# New York WPIX OTA



## Steve (Aug 22, 2006)

Anyone else having an issue with WPIX OTA? I'm about 20 miles NE of the ESB and my signal strength dropped to 25, but I'm seeing mid-90s on CBS, NBC, FOX and ABC. TIA.


----------



## Yes616 (Sep 6, 2006)

Steve said:


> Anyone else having an issue with WPIX OTA? I'm about 20 miles NE of the ESB and my signal strength dropped to 25, but I'm seeing mid-90s on CBS, NBC, FOX and ABC. TIA.


How is WNET? For years I knew there were problems between 11 and 13 in NYC and the same channels in Scranton, PA. I complained to the FCC a couple of years ago.


----------



## Steve (Aug 22, 2006)

Yes616 said:


> How is WNET? For years I knew there were problems between 11 and 13 in NYC and the same channels in Scranton, PA. I complained to the FCC a couple of years ago.

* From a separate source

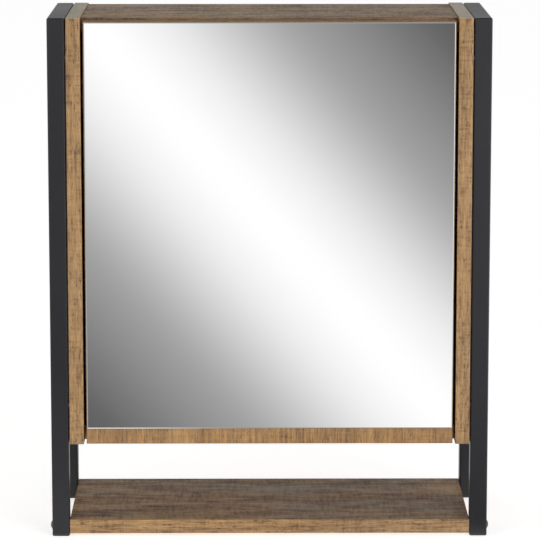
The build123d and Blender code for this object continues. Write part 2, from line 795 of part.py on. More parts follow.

ABC and WNET were still watchable. As it turns out, I finally got in touch with someone in engineering at WPIX who explained to me that while ABC (VHF 7), NET (13) and PIX (11) were all on the same antenna, PIX transmitted at the lowest power. After checking a few things, the only conclusion I could come to was the recent heat wave here in NY created atmospheric conditions that exposed the fact the Winegard 8-bay antenna in my attic really wasn't suited to pick-up VHF-HI channels. I always knew that, but I already had the antenna and it worked well enough... up to now. When those signals got attenuated last week, I lost the weakest one first, which was PIX.

I was able to solve the problem by buying the proper antenna for my distance and mix of VHF/UHF channels. I ordered a Winegard 7694P from Solid Signal, and it's working like a charm. Except for WWOR, all my signals are now mid-80s to 100, with the VHF channels now in the mid-90s to 100.


----------